Saya agak kaget dengan munculnya ide Perhimpunan Amanat Muhammadiyah (PAM) dan hampir menimbulkan perpecahan. Sebenarnya itu muncul karena kurang puas saja. Muhammadiyah selalu menonjolkan kekeluargaan dalam menyelesaikan masalah. Mungkin kami juga terbawa dalam ritme ini seperti yang dialami oleh partai atau ormas lain yang pecah. Tapi ke depan peran anak muda dan aspirasinya harus diberi porsi dan diterima ke hal yang lebih luas lagi. Karena Muhammadiyah sangat terbuka akan hal itu.
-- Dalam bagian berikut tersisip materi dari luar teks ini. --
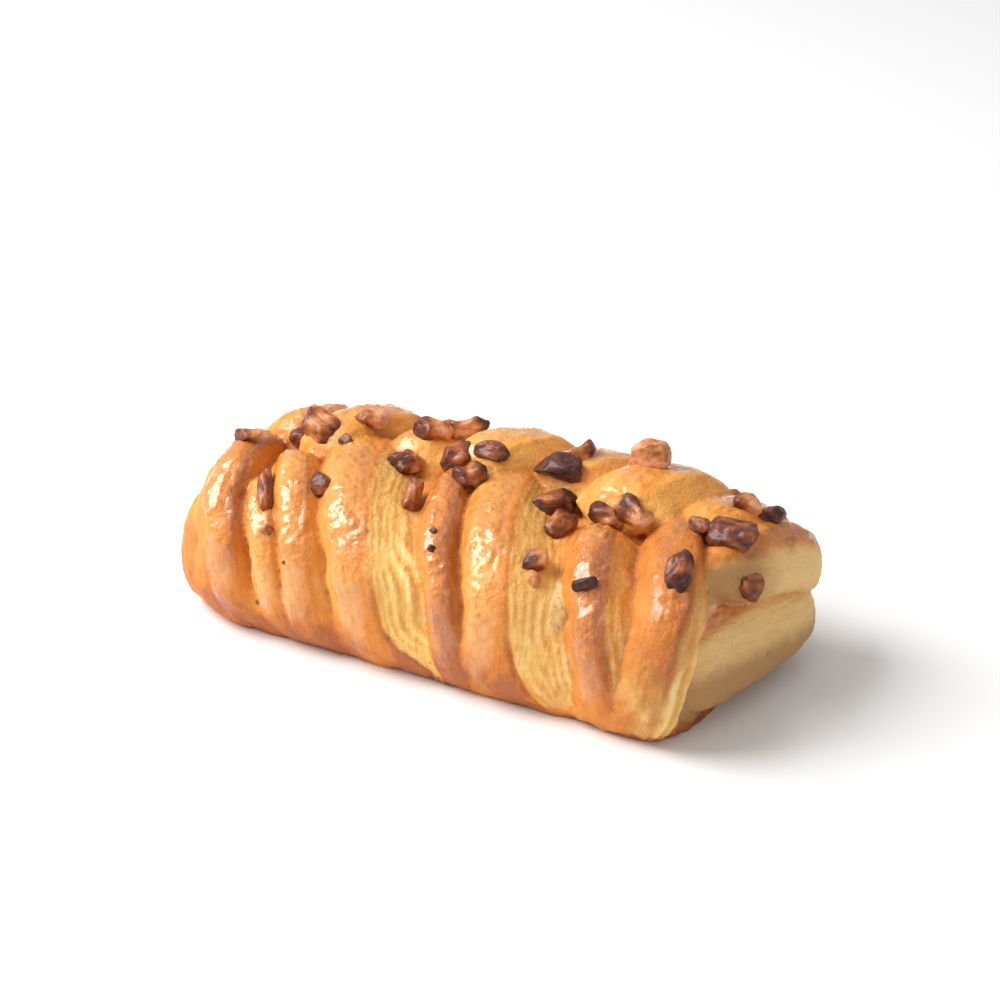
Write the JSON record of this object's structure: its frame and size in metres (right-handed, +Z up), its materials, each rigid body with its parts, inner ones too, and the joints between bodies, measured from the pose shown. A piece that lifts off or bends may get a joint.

Paling tidak ke depan Muhammadiyah harus jelas dalam berpolitik, maksudnya untuk tetap menjadi organisasi saja.


Apa kekurangan Muhammadiyah menurut Anda?
Itu tadi, bisa dibilang Muhammadiyah kurang tanggap terhadap perubahan yang terjadi di masyarakat dan tidak dapat memberi solusi yang tepat akan hal itu. Saat ini juga Muhammadiyah kurang mencerdaskan bangsa. Dulu, dalam berdakwah Muhammadiyah bisa melalui tulisan-tulisan yang sangat kritis dan bagus. Muhammadiyah juga terlalu eksklusif, dalam arti pada golongan tertentu saja, di level menengah dan berpendidikan. Muhammadiyah harus bisa lebih terbuka lagi dengan semua.


Banyak yang mengatakan, kapasitas manajerial Anda lebih menonjol ketimbang keulamaan?
Ya, memang benar, akan lebih baik jika Muhammadiyah dipimpin orang yang lebih alim. Tapi ukuran kealiman dan keimanan kan kurang jelas. Untuk itu, saya berpikir berulang kali untuk memimpin Muhammadiyah, karena tindakan, pikiran, dan ide harus sesuai dengan kenyataan yang ada.


Apa yang membedakan Muhammadiyah dengan ormas lainnya?
Kepemimpinan di Muhammadiyah itu kolektif dan sangat tidak setuju dengan pengultusan seseorang. Kalau bicara dengan Syafi'i Ma'arif, misalnya, Anda akan merasa lebih santai daripada bicara dengan ulama lain. Kami juga tidak menggunakan kiai haji untuk menyebut nama seseorang, cukup namanya. Mas Moeslim Abdurrahman itu sangat pandai dalam bidang agama, dan kami juga punya banyak ahli tafsir, tapi mereka tidak mau menonjolkan diri.


Jadi Anda bersedia dipilih memimpin Muhammadiyah pada periode mendatang?
Sampai hari ini saya belum bisa memutuskan. Saya melihat Pak Safi'i Ma'arif merupakan sosok yang tepat untuk kembali memimpin Muhammadiyah. Cukup berat memimpin Muhammadiyah, jadi perlu pemikiran yang panjang. Kira-kira akhir Mei saya baru bisa memberi jawaban.